Marco Biagianti (born 19 April 1984) is an Italian former footballer who played as a midfielder.

==Club career==

===A.C.F. Fiorentina===
Biagianti began his career with former Serie A giants ACF Fiorentina, in 2002, during the club's financial troubles that led to their relegation to the Serie C2. After spending his early career with the club's youth system, the central midfielder was promoted to the first team for the 2003–2004 season, but was instantly loaned out to Serie C2 side Fano Calcio. During his first full season as a professional footballer, Biagianti managed 30 first team appearances, and returned to Florence for the start of the 2004–2005 season. However, Fiorentina again opted to loan the youngster out, and he joined A.S.D. Chieti, who were playing in the Serie C1 at the time. In his lone season with Chieti, Biagianti made 26 league appearances and scored a single goal. It was his first professional goal. Following his return to Tuscany, after the second loan deal expired, Biagianti was surprisingly sold to another third division club, in the form of F.C. Pro Vasto.

===Pro Vasto===
In August 2005, Biagianti officially transferred to F.C. Pro Vasto of the Italian Serie C1. He made a total of 31 league starts, and scored 1 league goal, but it was not enough to save his club from relegation to the Serie C2. He started the new season as a regular starter and racked up 15 appearances in all competitions, before transferring to Serie A club, Calcio Catania in January 2006.

===Calcio Catania===
Biagianti was scouted by Catania chief, Pierto Lo Monaco in 2005, and negotiations began in December 2005, and led to his January transfer to the Sicilian club in 2006. In his first half-season with Catania, Biagianti made just 2 league appearances, but in his second season, became a more integral part of the team. He appeared in over 20 matches in all competitions, during the 2007–2008 season, and earned a guaranteed starting place for the 2008–09 season, under then-coach Walter Zenga. Biagianti made 34 Serie A appearances alone, and helped Catania to safely avoid relegation concerns. Biagianti maintained his status as a starter during the 2009–10 Serie A campaign and went on to make 36 league appearances, appearing more than any other player in the first team. He also managed to score 3 league goals, helping lead Catania to a 12th place league finish, a record high points total for the club in Serie A and to a quarter final position in the Coppa Italia.

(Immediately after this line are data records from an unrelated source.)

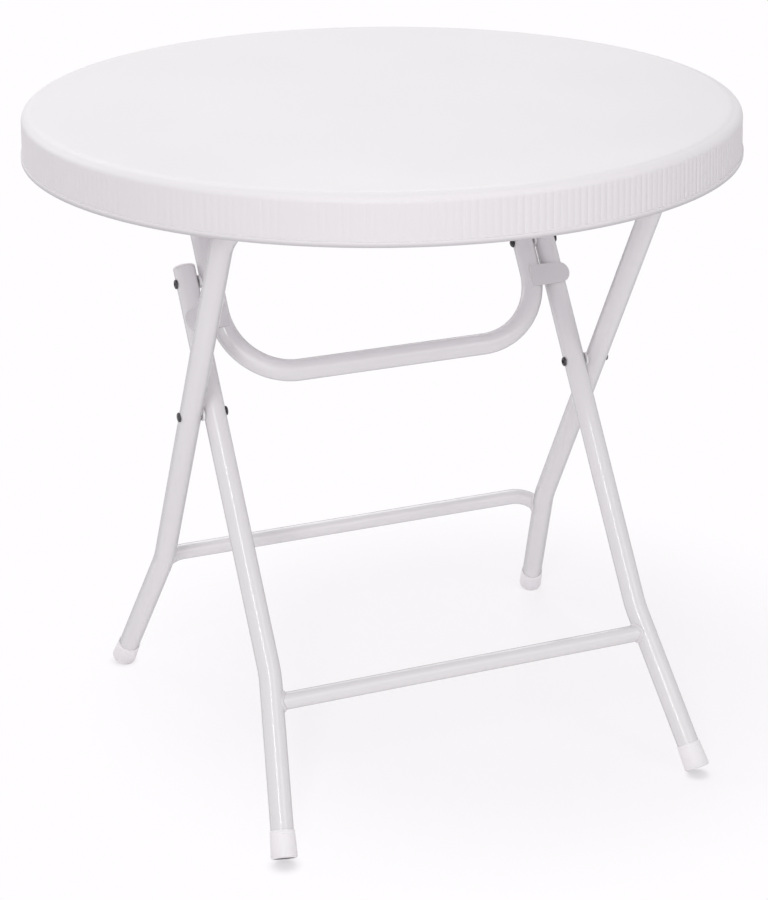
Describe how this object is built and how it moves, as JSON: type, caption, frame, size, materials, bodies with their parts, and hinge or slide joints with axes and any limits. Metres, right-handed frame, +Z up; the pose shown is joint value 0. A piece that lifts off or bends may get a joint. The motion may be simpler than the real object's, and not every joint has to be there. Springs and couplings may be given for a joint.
{
  "type": "folding garden table",
  "caption": "Round folding garden table: moulded top with a deep skirt on crossed tube legs that fold flat, held open by a U-shaped lock bar.",
  "frame": {"origin": "on the floor below the centre of the round top, with the table open", "axes": "+X along the crossbars and hinge lines, +Y to the rear, towards the feet of the one-piece frame, +Z up"},
  "size_m": [0.8, 0.8, 0.735],
  "materials": {
    "top_plastic": "white moulded polypropylene, fine satin grain",
    "coated_tube": "white powder coat, satin",
    "coated_steel": "white powder coat over bent sheet, satin",
    "foot_plastic": "white moulded plastic, fine grain",
    "spacer_plastic": "natural white nylon",
    "dark_steel": "dark oxide steel",
    "zinc_steel": "zinc plated steel"
  },
  "bodies": {
    "table": {"table_top": "top_plastic", "strap_screws": "zinc_steel", "bracket_screws": "zinc_steel", "frame_strap_left": "coated_steel", "frame_strap_right": "coated_steel", "lock_bracket_left": "coated_steel", "lock_bracket_right": "coated_steel", "lock_hinge_rivet_left": "zinc_steel", "lock_hinge_rivet_right": "zinc_steel"},
    "rear_frame": {"rear_frame_tube": "coated_tube", "rear_crossbar": "coated_tube", "rear_weld_beads": "coated_tube", "rear_foot_left": "foot_plastic", "rear_foot_right": "foot_plastic", "crossing_bolt_left": "dark_steel", "crossing_bolt_right": "dark_steel", "crossing_spacer_left": "spacer_plastic", "crossing_spacer_right": "spacer_plastic"},
    "front_frame": {"front_leg_left": "coated_tube", "front_leg_right": "coated_tube", "front_leg_plug_left": "foot_plastic", "front_leg_plug_right": "foot_plastic", "front_crossbar": "coated_tube", "front_weld_beads": "coated_tube", "front_foot_left": "foot_plastic", "front_foot_right": "foot_plastic", "lock_pivot_bolt_left": "dark_steel", "lock_pivot_bolt_right": "dark_steel"},
    "lock_bar": {"lock_bar": "coated_tube", "lock_arm_plug_left": "foot_plastic", "lock_arm_plug_right": "foot_plastic", "lock_stop_left": "coated_steel", "lock_stop_right": "coated_steel", "lock_pivot_nut_left": "dark_steel", "lock_pivot_nut_right": "dark_steel", "lock_pivot_spacer_left": "spacer_plastic", "lock_pivot_spacer_right": "spacer_plastic"}
  },
  "joints": [
    {"name": "rear_frame_fold", "type": "hinge", "parent": "table", "child": "rear_frame", "pos_m": [0, -0.21169, 0.69], "axis": [1, 0, 0], "range_deg": [0, 55]},
    {"name": "front_frame_fold", "type": "hinge", "parent": "rear_frame", "child": "front_frame", "pos_m": [0, -0.0451, 0.40888], "axis": [1, 0, 0], "range_deg": [0, 65.8]},
    {"name": "lock_bar_fold", "type": "hinge", "parent": "table", "child": "lock_bar", "pos_m": [0, 0.15449, 0.69], "axis": [1, 0, 0], "range_deg": [-50.9, 0]}
  ],
  "couplings": [
    {"joint": "front_frame_fold", "follows": "rear_frame_fold", "ratio": 1.196},
    {"joint": "lock_bar_fold", "follows": "rear_frame_fold", "ratio": -0.9251}
  ]
}
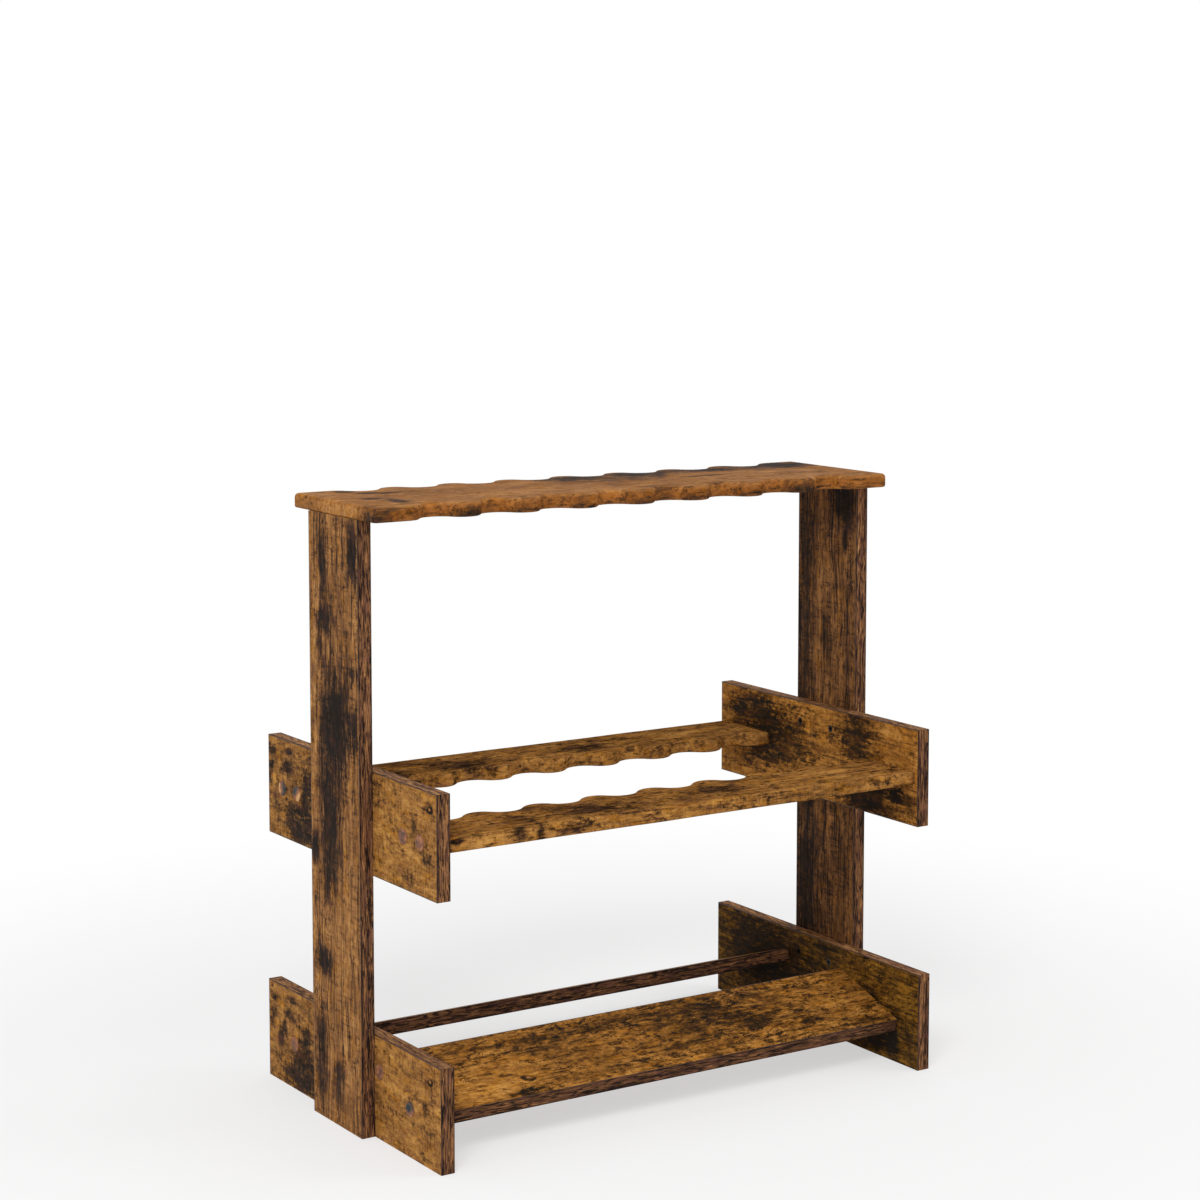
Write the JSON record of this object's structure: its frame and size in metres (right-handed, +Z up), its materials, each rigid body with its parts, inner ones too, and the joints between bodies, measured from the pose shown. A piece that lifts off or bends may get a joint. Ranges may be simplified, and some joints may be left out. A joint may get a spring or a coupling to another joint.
{
  "type": "fishing rod rack",
  "caption": "Free-standing rustic wooden rack with a wavy-edged top board, wavy middle rails and tilted bottom shelves that hold fishing rods upright along both long sides.",
  "frame": {"origin": "on the floor, under the middle of the rack", "axes": "+X along the rack to its right end seen from the front, +Y from the front row of rods to the back row, +Z up"},
  "size_m": [0.64, 0.375, 0.643],
  "materials": {
    "upright_board": "matt printed board, broad upright grain",
    "cross_board": "matt printed board, golden brown with dark blotches",
    "bottom_shelf": "matt printed board, golden brown with dark flecks",
    "top_board": "satin wrapped board, orange tan with rounded edges",
    "middle_rail": "satin wrapped board, orange brown with rounded edges",
    "edging": "matt edge strip, dark reddish brown with fine streaks",
    "screw_cap": "matt brown cap",
    "screw_steel": "zinc plated",
    "dowel_wood": "plain beech"
  },
  "bodies": {
    "root": {"left_upright": "upright_board", "right_upright": "upright_board", "top_board": "top_board", "left_foot_board": "cross_board", "right_foot_board": "cross_board", "left_middle_board": "cross_board", "right_middle_board": "cross_board", "front_middle_rail": "middle_rail", "back_middle_rail": "middle_rail", "front_bottom_shelf": "bottom_shelf", "back_bottom_shelf": "bottom_shelf", "left_upright_edging": "edging", "right_upright_edging": "edging", "left_foot_edging": "edging", "right_foot_edging": "edging", "left_middle_edging": "edging", "right_middle_edging": "edging", "front_shelf_edging": "edging", "back_shelf_edging": "edging", "rail_screws": "screw_steel", "rail_screw_caps": "screw_cap", "shelf_screws": "screw_steel", "shelf_screw_caps": "screw_cap", "foot_board_screws": "screw_steel", "middle_board_screws": "screw_steel", "top_board_dowels": "dowel_wood"}
  },
  "joints": []
}
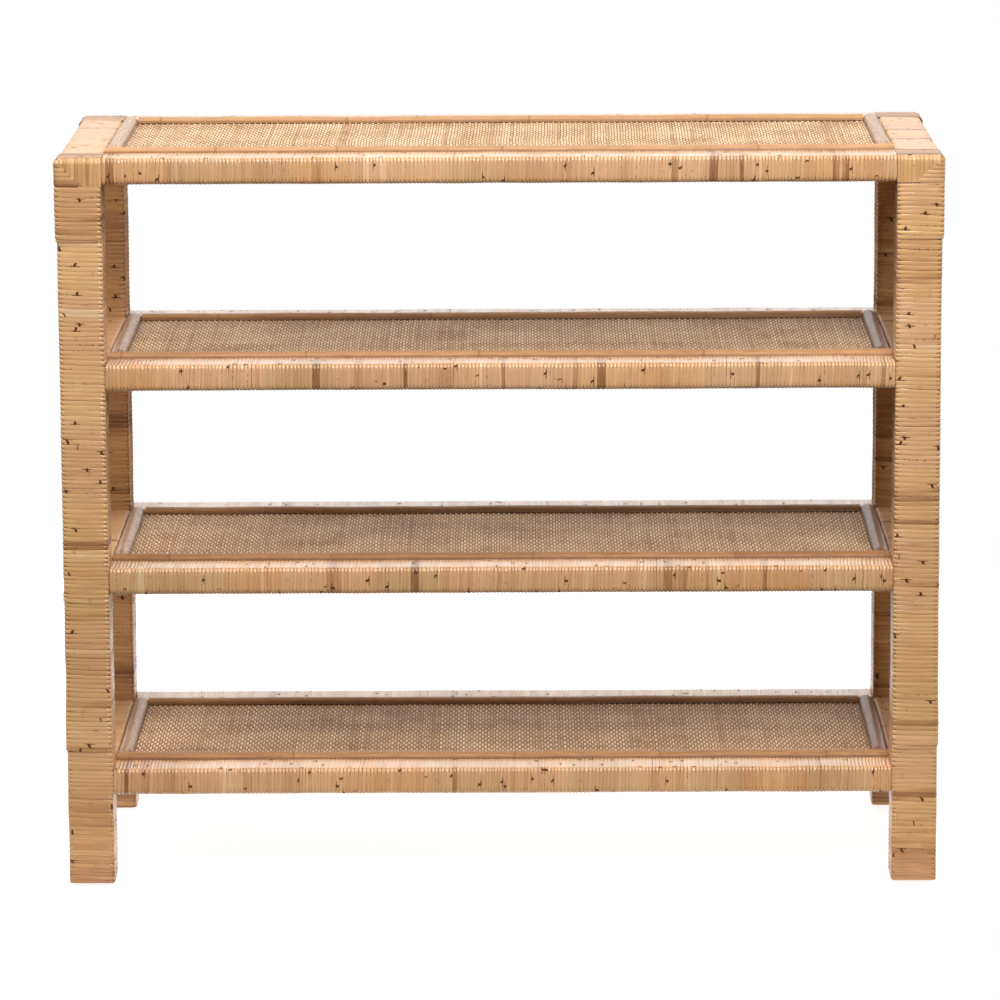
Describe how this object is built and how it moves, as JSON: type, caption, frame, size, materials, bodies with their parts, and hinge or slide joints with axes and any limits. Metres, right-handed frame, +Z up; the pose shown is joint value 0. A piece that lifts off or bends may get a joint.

Since joining Calcio Catania he has been one of their most influential players. Because of his superb performances, Biagianti has been linked with moves to Serie A giants A.C. Milan, Juventus, Fiorentina, and A.S. Roma, but despite these rumours Biagianti has reiterated his desire to remain in Sicily. Biagianti, unfortunately missed much of the Serie A 2010-11 campaign due to injury, and made just 13 appearances, his fewest in a season with the Sicilians since his first at the club. The club did however reach a record points total in a Serie A season for a third consecutive season.

On 9 July 2011, Biagianti was assigned captaincy at the club. However, the midfielder missed much of the 2011–12 Serie A season through injury, although his club continued their league surge, by breaking the club's record points total in the top flight for a fourth consecutive season, finishing 11th. He is currently part of a record-breaking Catania outfit that had picked up 56 points from 38 Serie A matches. This performance saw the club also break its record number of home victories in a single season, its record number of victories overall in a single top flight campaign, as well as its record points total in Serie A for the fifth consecutive season.

In the summer of 2013, he moved to Livorno, where he remained until 2016. From 2016 to 2020 he returned to Catania. During the 2020–21 season, after being taken out of the squad, he announced his retirement from professional football in a press conference, and began a new adventure with the 5-a-side football club Catania Goal. During the 2021–22 season, he held the position of club manager of the Catania Goal. In August 2022 he became the team manager of Catania SSD.

==International career==
On 29 May 2009, Biagianti received his first call up to the Italy national football team as he was named in the squad for the friendly against Northern Ireland that took place on 6 June 2009. Also named in the squad was teammate Giuseppe Mascara. Biagianti remained on the bench for that game, however. Biagianti was linked with a possible place in Marcello Lippi's squad for the 2010 FIFA World Cup, but eventually failed to make the 23-man roster chosen by Lippi.